The preliminary talks centre on Shenzhen Metro selling “some or all of the stake” it owns in a subsidiary to Vanke.

Ahead of the sale, the subway operator would inject some of its “quality” property projects above certain subway stations into the subsidiary to be sold.

“The preliminary transaction price is expected at 40 billion to 60 billion yuan,” Vanke said, adding the final price would be subject to further negotiations based on the result of an independent third-party valuation.

Vanke plans to issue new shares to Shenzhen Metro to pay for the property assets.

Vanke had a market capitalisation of 257.2 billion yuan at Friday’s market close.

If the new shares were to be issued at Friday’s market valuation, Shenzhen Metro could potentially end up with a stake of 13.5 per cent to 18.9 per cent stake in Vanke, according to calculations by the South China Morning Post.
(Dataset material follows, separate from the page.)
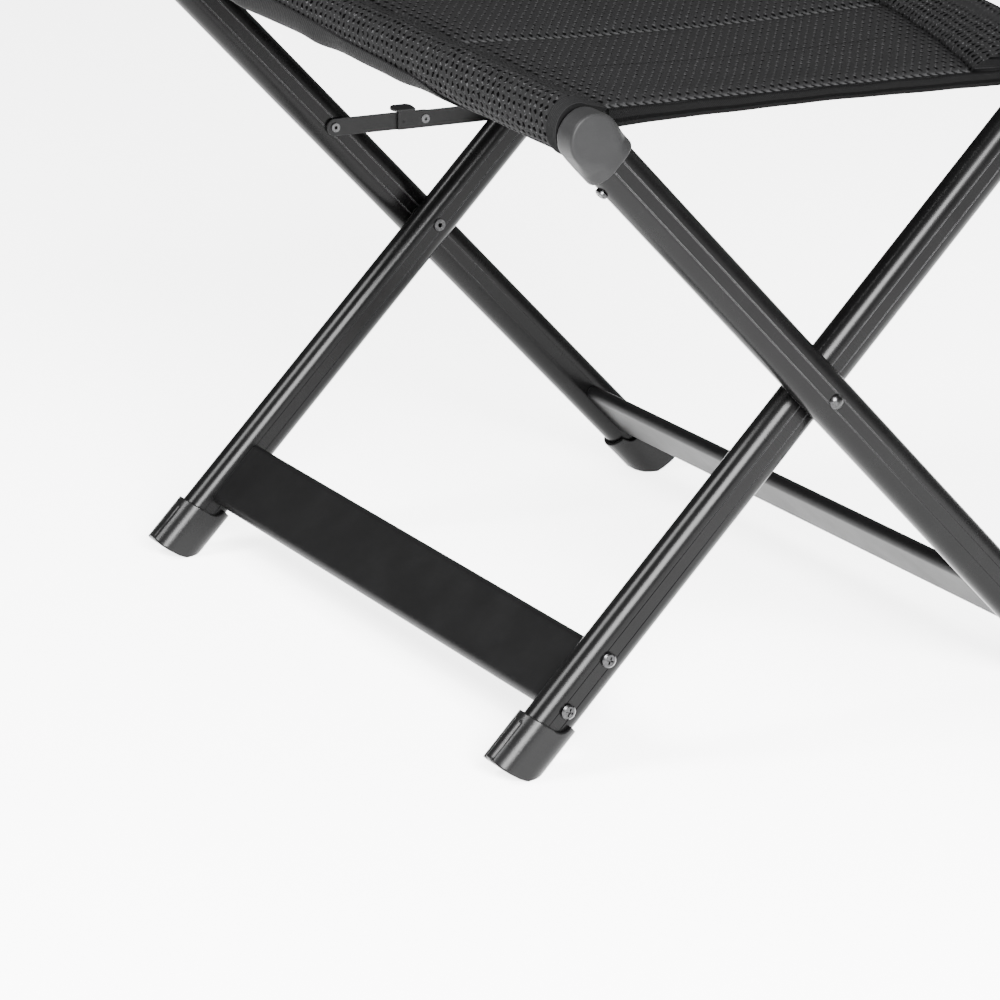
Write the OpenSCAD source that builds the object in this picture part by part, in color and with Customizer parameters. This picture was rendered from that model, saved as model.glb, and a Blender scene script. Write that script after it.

That could help bolster the clout of Vanke chairman Wang Shi, who has won support from Anbang Insurance – which owns around 7 per cent of Vanke – to fend off a hostile takeover by Shenzhen-based property and insurance conglomerate Baoneng, controlled by Yao Zhenhua.

Baoneng became Vanke’s largest shareholder in early December with a 24.26 per cent stake, which could be diluted to 19.7 per cent by the possible share issuance to Shenzhen Metro.

Wang said Baoneng lacked credibility and branded its bid “a gambler’s act”, while mainland media said Baoneng borrowed heavily to fund its takeover bid.

The potential share issue and asset injection will be subject to approval by Vanke and Shenzhen Metro’s boards and shareholders, as well as state-owned assets and securities regulators.

Vanke said that due to uncertainties of its asset restructuring, its Shenzhen-listed shares would remain suspended until further notice.

Trading of Vanke’s shares in Shenzhen has been suspended since December 18, when they were last traded at 24.43 yuan, pending the restructuring.

Its Hong Kong shares resumed trading on January 6 and closed on Friday at HK$18.32, 20 per cent lower than on December 18.

Analysts have said the suspension was aimed at ramping up funding pressure on Baoneng, which was believed to have used high-cost margin financing to fund its stake in Vanke.